For VARCHAR's you can't do any searches. If you hate the way how SQL deals with dates so much, just use unix timestamp in 32 bit integer field. You'll have (basically) all advantages of using SQL DATE field, you'll just have to manipulate and format dates using your choosen programming language, not SQL functions.
Two reasons:
Sorting results by the dates
Not sensitive to date formatting changes
So let's take for instance a set of records that looks like this:
5/12/1999 | Frank N Stein
1/22/2005 | Drake U. La
10/4/1962 | Goul Friend
If we were to store the data your way, but sorted on the dates in assending order SQL will respond with the resultset that looks like this:
1/22/2005 | Drake U. La
10/4/1962 | Goul Friend
5/12/1999 | Frank N. Stein
Where if we stored the dates as a DATETIME, SQL will respond correctly ordering them like this:
10/4/1962 | Goul Friend
5/12/1999 | Frank N. Stein
1/22/2005 | Drake U. La
Additionally, if somewhere down the road you needed to display dates in a different format, for example like YYYY-MM-DD, then you would need to transform all your data or deal with mixed content. When it's stored as a SQL DATE, you are forced to make the transform in code, and very likely have one spot to change the format to display all dates--for free.
Between DATE/DATETIME and VARCHAR for dates I would go with DATE/DATETIME everytime. But there is a overlooked third option. Storing it as a INTEGER unsigned!
I decided to go with INTEGER unsigned in my last project, and I am really satisfied with making that choice instead of storing it as a DATE/DATETIME. Because I was passing along dates between client and server it made the ideal type for me to use. Instead of having to store it as DATE and having to convert back every time I select, I just select it and use it however I want it. If you want to select the date as a "human-readable" date you can use the FROM_UNIXTIME() function.
Also a integer takes up 4 bytes while DATETIME takes up 8 bytes. Saving 50% storage.
The sorting problem that Berin proposes is also solved using integer as storage for dates.
I'd vote for using the date/datetime types, just for the sake of simplicity/consistency.
If you do store it as a character string, store it in ISO 8601 format:
http://www.iso.org/iso/date_and_time_format
http://xml.coverpages.org/ISO-FDIS-8601.pdf
http://www.cl.cam.ac.uk/~mgk25/iso-time.html
Among other things, ISO 8601 date/time string (A) collate properly, (B) are human readable, (C) are locale-indepedent, and (D) are readily convertable to other formats. To crib from the ISO blurb, ISO 8601 strings offer
representations for the following:
Date
Time of the day
Coordinated universal time (UTC)
Local time with offset to UTC
Date and time
Time intervals
Recurring time intervals
Representations can be in one of two formats: a basic format
that has a minimal number of characters and an extended format
that adds characters to enhance human readability. For example,
the third of January 2003 can be represented as either 20030103
or 2003-01-03.
[and]
offer the following advantages over many of the locally used
representations:
Easily readable and writeable by systems
Easily comparable and sortable
Language independent
Larger units are written in front of smaller units
For most representations the notation is short and of constant length
One last thing: If all you need to do is store a date, then storing it in the ISO 8601 short form YYYYMMDD in a char(8) column takes no more storage than a datetime value (and you don't need to worry about the 3 millisecond gap between the last tick of the one day and the first tick of the next. But that's a matter for another discussion. If you break it up into 3 columns — YYYY char(4), MM char(2), DD char(2) you'll use up the same amount of storage, and get more options for indexing. Even better, store the fields as a short for yyyy (4 bytes), and a tinyint for each of MM and DD — now you're down to 6 bytes for the date. The drawback, of course, to decomposing the date components into their constituent parts is that conversion to proper date/time data types is complicated.

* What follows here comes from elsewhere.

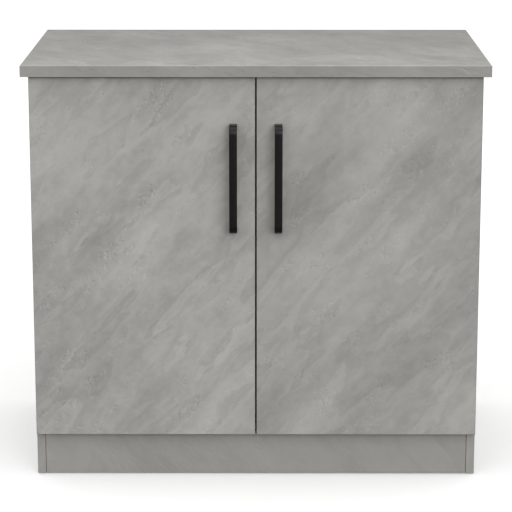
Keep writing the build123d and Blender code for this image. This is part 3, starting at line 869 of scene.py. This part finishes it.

List of Best Practice MySQL Data Types

Is there a list of best practice MySQL data types for common applications. For example, the list would contain the best data type and size for id, ip address, email, subject, summary, description content, url, date (timestamp and human readable), geo points, media height, media width, media duration, etc
Thank you!!!
i don't know of any, so let's start one!
numeric ID/auto_increment primary keys: use an unsigned integer. do not use 0 as a value. and keep in mind the maximum value of of the various sizes, i.e. don't use int if you don't need 4 billion values when the 16 million offered by mediumint will suffice.
dates: unless you specifically need dates/times that are outside the supported range of mysql's DATE and TIME types, use them! if you instead use unix timestamps, you have to convert them to use the built-in date and time functions. if your app needs unix timestamps, you can always convert the standard date and time data types on the way out using unix_timestamp().
ip addresses: use inet_aton() and inet_ntoa() since it easily compacts an ip address in to 4 bytes and gives you the ability to do range searches that utilize indexes.
Integer Display Width You likely define your integers something like this "INT(4)" but have been baffled by the fact that (4) has no real effect on the stored numbers. In other words, you can store numbers like 999999 just fine. The reason is that for integers, (4) is the display width, and only has an effect if used with the ZEROFILL modifier. Further, this is for display purposes only, so you could define a column as "INT(4) ZEROFILL" and store 99999. If you stored 999, the mysql REPL (console) would output 0999 when you've selected this column.
In other words, if you don't need the ZEROFILL stuff, you can leave off the display width.
Money: Use the Decimal data type. Based on real-world production scenarios I recommend (19,8).
EDIT: My original recommendation was (19,4); however, I've recently run into a production issue where the client reported that they absolutely needed decimal with a "scale" of "8"; thus "4" wasn't enough and was causing improper tax calculations. I now recommend (19,8) based on a real-world scenario. I would love to hear stories needing a more granular scale.